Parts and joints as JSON
┄┄┄┄┄┄

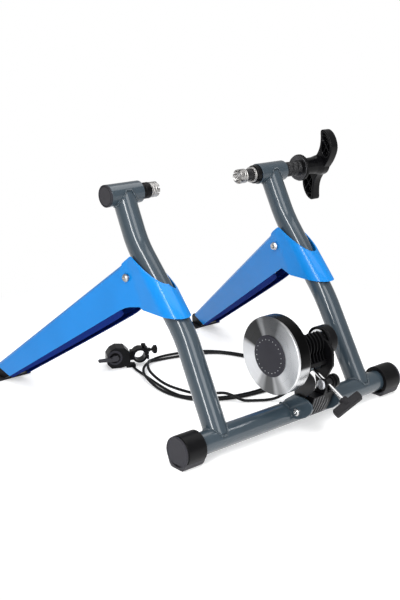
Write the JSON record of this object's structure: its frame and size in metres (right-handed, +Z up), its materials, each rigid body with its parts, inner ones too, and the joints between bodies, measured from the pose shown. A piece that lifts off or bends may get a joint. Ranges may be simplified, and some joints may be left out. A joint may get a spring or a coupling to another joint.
{
  "type": "bike trainer",
  "caption": "Folding bike trainer: a tubular stand clamps a rear axle while a tilting roller unit with a flywheel presses on the tyre; a cabled lever sets the load.",
  "frame": {"origin": "on the floor under the middle of the whole trainer's box", "axes": "+X along the cross tube from the plain side to the handle side, +Y from the resistance unit towards the folding legs' feet, +Z up"},
  "size_m": [0.6516, 0.7004, 0.485],
  "materials": {
    "slate_paint": "gloss slate blue-grey paint",
    "blue_paint": "gloss blue paint",
    "black_plastic": "satin black moulding",
    "black_rubber": "matt black rubber",
    "grey_plastic": "dark grey moulding",
    "light_plastic": "light grey moulding",
    "bright_steel": "bright plated steel",
    "turned_silver": "turned silver face",
    "zinc_plate": "zinc plated steel",
    "black_metal": "black coated metal",
    "cable_black": "black cable jacket"
  },
  "bodies": {
    "frame": {"cross_tube": "slate_paint", "left_upright": "slate_paint", "right_upright": "slate_paint", "left_sleeve": "slate_paint", "right_sleeve": "slate_paint", "unit_bracket": "slate_paint", "tension_arm": "black_plastic", "left_end_cap": "black_plastic", "left_cap_disc": "grey_plastic", "left_bushing": "black_plastic", "left_cup": "bright_steel", "right_bushing": "black_plastic", "right_steel_ring": "bright_steel", "right_thread_insert": "black_metal", "hinge_bolt": "bright_steel", "hinge_nut": "bright_steel", "left_leg_bolt": "bright_steel", "right_leg_bolt": "bright_steel", "left_leg_nut": "bright_steel", "right_leg_nut": "bright_steel", "round_boss": "black_plastic", "trunnion_screw": "bright_steel", "shifter_body": "black_plastic", "shifter_ring": "light_plastic", "shifter_clamp": "black_plastic", "shift_cable": "cable_black"},
    "left_foot": {"left_foot_hub": "black_plastic", "left_foot_pad": "black_rubber"},
    "right_foot": {"right_foot_hub": "black_plastic", "right_foot_pad": "black_rubber"},
    "left_folding_leg": {"left_leg": "blue_paint", "left_leg_plug": "black_plastic", "left_leg_pad": "black_rubber"},
    "right_folding_leg": {"right_leg": "blue_paint", "right_leg_plug": "black_plastic", "right_leg_pad": "black_rubber"},
    "clamp": {"right_cup": "bright_steel", "clamp_rod": "black_metal"},
    "clamp_handle": {"clamp_screw": "black_metal", "handle": "black_plastic"},
    "lock_slide": {"lock_washer": "bright_steel"},
    "lock_nut": {"lock_ring": "black_plastic"},
    "unit": {"unit_housing": "black_plastic", "unit_plate": "black_metal", "near_bearing": "bright_steel", "far_bearing": "bright_steel", "drum_shell": "black_plastic", "cable_gland": "black_plastic"},
    "spinning": {"roller_shaft": "bright_steel", "flywheel_body": "black_metal", "flywheel_face": "turned_silver", "hub_cap": "grey_plastic", "brake_rotor": "bright_steel"},
    "magnet": {"magnet_carrier": "black_metal"},
    "barrel": {"cross_barrel": "zinc_plate"},
    "tension_screw": {"tension_rod": "bright_steel", "tension_knob": "black_plastic"},
    "trunnion": {"trunnion_block": "black_metal"},
    "lever": {"shifter_lever": "grey_plastic"},
    "bar_screw": {"thumb_screw": "black_plastic"}
  },
  "joints": [
    {"name": "left_leg_fold", "type": "hinge", "parent": "frame", "child": "left_folding_leg", "pos_m": [-0.19571, -0.01892, 0.2724], "axis": [-1, 0, 0], "range_deg": [0, 56]},
    {"name": "right_leg_fold", "type": "hinge", "parent": "frame", "child": "right_folding_leg", "pos_m": [0.16729, -0.01892, 0.2724], "axis": [-1, 0, 0], "range_deg": [0, 56]},
    {"name": "left_foot_level", "type": "hinge", "parent": "frame", "child": "left_foot", "pos_m": [-0.26471, -0.22782, 0.0295], "axis": [1, 0, 0], "range_deg": [-12, 12]},
    {"name": "right_foot_level", "type": "hinge", "parent": "frame", "child": "right_foot", "pos_m": [0.23629, -0.22782, 0.0295], "axis": [1, 0, 0], "range_deg": [-12, 12]},
    {"name": "clamp_travel", "type": "slide", "parent": "frame", "child": "clamp", "axis": [-1, 0, 0], "range_m": [0, 0.03]},
    {"name": "clamp_turn", "type": "hinge", "parent": "clamp", "child": "clamp_handle", "pos_m": [0.28579, 0.02918, 0.411], "axis": [-1, 0, 0], "range_deg": [0, 1350]},
    {"name": "lock_travel", "type": "slide", "parent": "clamp_handle", "child": "lock_slide", "axis": [-1, 0, 0], "range_m": [0, 0.013]},
    {"name": "lock_turn", "type": "hinge", "parent": "lock_slide", "child": "lock_nut", "pos_m": [0.25379, 0.02918, 0.411], "axis": [-1, 0, 0], "range_deg": [0, 585]},
    {"name": "unit_tilt", "type": "hinge", "parent": "frame", "child": "unit", "pos_m": [-0.01421, -0.25982, 0.043], "axis": [-1, 0, 0], "range_deg": [0, 12]},
    {"name": "flywheel_spin", "type": "hinge", "parent": "unit", "child": "spinning", "pos_m": [-0.01421, -0.23982, 0.154], "axis": [1, 0, 0], "continuous": true},
    {"name": "magnet_shift", "type": "slide", "parent": "unit", "child": "magnet", "axis": [-1, 0, 0], "range_m": [0, 0.005]},
    {"name": "barrel_swivel", "type": "hinge", "parent": "unit", "child": "barrel", "pos_m": [0.00929, -0.24782, 0.113], "axis": [1, 0, 0], "range_deg": [-0.2, 1.3]},
    {"name": "tension_knob_turn", "type": "hinge", "parent": "barrel", "child": "tension_screw", "pos_m": [0.00929, -0.24782, 0.113], "axis": [0, 0.8896, 0.4568], "range_deg": [0, 2130]},
    {"name": "trunnion_swing", "type": "hinge", "parent": "frame", "child": "trunnion", "pos_m": [0.00929, -0.28482, 0.094], "axis": [-1, 0, 0], "range_deg": [0, 11]},
    {"name": "shifter_lever_turn", "type": "hinge", "parent": "frame", "child": "lever", "pos_m": [-0.07834, 0.23381, 0.025], "axis": [0.454, 0.891, 0], "range_deg": [0, 60]},
    {"name": "bar_screw_turn", "type": "hinge", "parent": "frame", "child": "bar_screw", "pos_m": [-0.00884, 0.1984, 0.031], "axis": [0.891, -0.454, 0], "range_deg": [0, 720]}
  ],
  "couplings": [
    {"joint": "clamp_travel", "follows": "clamp_turn", "m_per_rad": 0.0012732},
    {"joint": "lock_travel", "follows": "lock_turn", "m_per_rad": 0.0012732},
    {"joint": "unit_tilt", "follows": "tension_knob_turn", "ratio": 0.0056312},
    {"joint": "trunnion_swing", "follows": "tension_knob_turn", "ratio": 0.0051173},
    {"joint": "barrel_swivel", "follows": "tension_knob_turn", "ratio": 0.00051384},
    {"joint": "magnet_shift", "follows": "shifter_lever_turn", "m_per_rad": 0.0047}
  ]
}
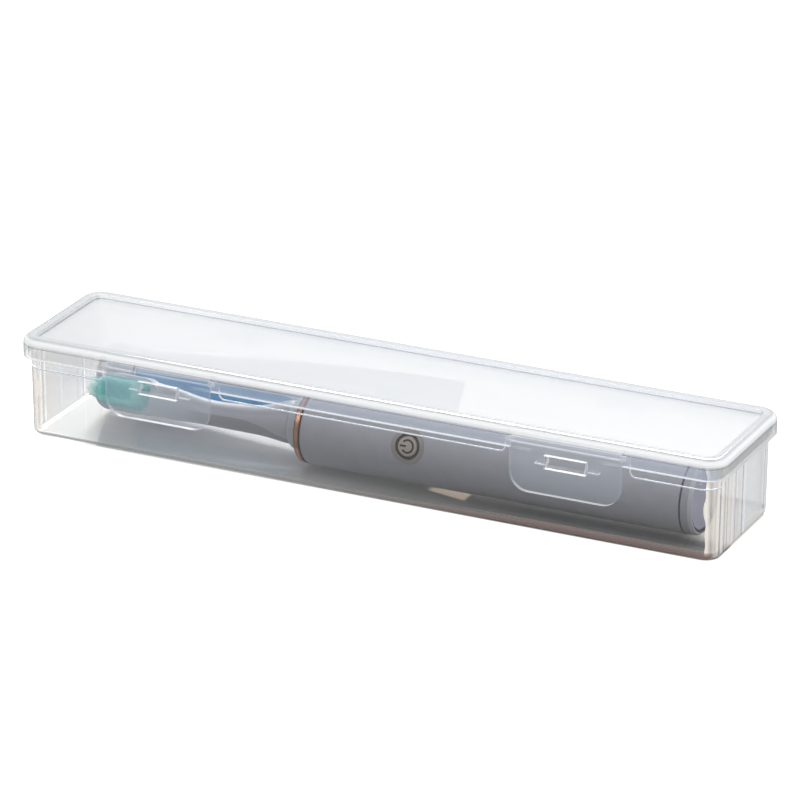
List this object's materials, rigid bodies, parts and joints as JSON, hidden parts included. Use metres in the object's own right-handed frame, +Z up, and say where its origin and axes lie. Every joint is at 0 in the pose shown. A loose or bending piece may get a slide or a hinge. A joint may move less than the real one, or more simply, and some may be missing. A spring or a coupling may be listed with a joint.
{
  "type": "electric toothbrush travel case",
  "caption": "Long clear hinged travel case with snap latch flaps, holding a powered toothbrush with a push button and a travel tube of toothpaste.",
  "frame": {"origin": "middle of the base's underside, on the surface that the case stands on", "axes": "+X along the case from the brush head to the handle's foot, +Y towards the hinge, -Y is the latch side, +Z up"},
  "size_m": [0.26, 0.0563, 0.0364],
  "materials": {
    "clear_pp": "clear polypropylene, slightly milky, glossy outside",
    "frosted_pp": "clear polypropylene with a frosted inner face",
    "handle_white": "satin white handle plastic with a cool cast",
    "rose_metal": "polished rose-gold plating",
    "foot_white": "satin white foot plug",
    "head_white": "glossy white brush head",
    "button_plate": "warm grey satin push button",
    "button_rim": "pale grey satin bezel",
    "groove_dark": "dark brown membrane",
    "seal_rubber": "soft black rubber",
    "steel": "ground steel shaft",
    "motor_can": "plain steel can",
    "cell_wrap": "rechargeable cell in plain green wrap",
    "frame_black": "black moulded carrier",
    "board_green": "circuit board lacquer",
    "copper_wire": "enamelled copper wire",
    "bobbin_nylon": "natural nylon",
    "bristle_teal": "teal nylon filament",
    "bristle_white": "white nylon filament",
    "tube_laminate": "pale lavender-white laminate with a plain blue field",
    "tube_cap_white": "white screw cap"
  },
  "bodies": {
    "case_base": {"base_tray": "clear_pp"},
    "case_lid": {"lid": "clear_pp"},
    "latch_left": {"latch_flap_left": "frosted_pp"},
    "latch_right": {"latch_flap_right": "frosted_pp"},
    "toothbrush": {"handle_shell": "handle_white", "shoulder_cap": "handle_white", "trim_ring": "rose_metal", "base_cap": "foot_white", "base_seal": "seal_rubber", "shaft_seal": "seal_rubber", "motor": "motor_can", "chassis": "frame_black", "circuit_board": "board_green", "power_switch": "frame_black", "battery": "cell_wrap", "coil_bobbin": "bobbin_nylon", "charging_coil": "copper_wire", "button_bezel": "button_rim", "button_seal": "groove_dark"},
    "drive": {"drive_shaft": "steel"},
    "head": {"brush_head": "head_white", "head_insert": "bobbin_nylon", "centre_tufts": "bristle_teal", "outer_tufts": "bristle_white"},
    "button": {"power_button": "button_plate"},
    "paste_tube": {"tube_body": "tube_laminate", "tube_shoulder": "tube_cap_white"},
    "screw_cap": {"tube_cap": "tube_cap_white"}
  },
  "joints": [
    {"name": "lid_hinge", "type": "hinge", "parent": "case_base", "child": "case_lid", "pos_m": [0, 0.0267, 0.0269], "axis": [-1, 0, 0], "range_deg": [0, 175]},
    {"name": "latch_left_flap", "type": "hinge", "parent": "case_lid", "child": "latch_left", "pos_m": [-0.0753, -0.0262, 0.032], "axis": [-1, 0, 0], "range_deg": [0, 90]},
    {"name": "latch_right_flap", "type": "hinge", "parent": "case_lid", "child": "latch_right", "pos_m": [0.0753, -0.0262, 0.032], "axis": [-1, 0, 0], "range_deg": [0, 90]},
    {"name": "toothbrush_slide", "type": "slide", "parent": "case_base", "child": "toothbrush", "axis": [1, 0, 0], "range_m": [0, 0.0085]},
    {"name": "head_vibration", "type": "hinge", "parent": "toothbrush", "child": "drive", "pos_m": [-0.03, -0.0065, 0.0147], "axis": [1, 0, 0], "range_deg": [-4, 4], "stiffness_Nm_per_rad": 0.2},
    {"name": "head_pull", "type": "slide", "parent": "drive", "child": "head", "axis": [-1, 0, 0], "range_m": [0, 0.012]},
    {"name": "button_press", "type": "slide", "parent": "toothbrush", "child": "button", "axis": [0, 0.9455, -0.3256], "range_m": [0, 0.0008], "stiffness_N_per_m": 600},
    {"name": "tube_slide", "type": "slide", "parent": "case_base", "child": "paste_tube", "axis": [-1, 0, 0], "range_m": [0, 0.007]},
    {"name": "cap_turn", "type": "hinge", "parent": "paste_tube", "child": "screw_cap", "pos_m": [-0.108, 0.011, 0.0133], "axis": [-1, 0, 0], "range_deg": [0, 720]}
  ]
}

┄┄┄┄┄┄

## REQUIREMENT
Where a line holds "from", copy that line.

## RESPONSE
Write the JSON record of this object's structure: its frame and size in metres (right-handed, +Z up), its materials, each rigid body with its parts, inner ones too, and the joints between bodies, measured from the pose shown. A piece that lifts off or bends may get a joint. Ranges may be simplified, and some joints may be left out. A joint may get a spring or a coupling to another joint.
  "frame": {"origin": "on the floor under the middle of the whole trainer's box", "axes": "+X along the cross tube from the plain side to the handle side, +Y from the resistance unit towards the folding legs' feet, +Z up"},
  "frame": {"origin": "middle of the base's underside, on the surface that the case stands on", "axes": "+X along the case from the brush head to the handle's foot, +Y towards the hinge, -Y is the latch side, +Z up"},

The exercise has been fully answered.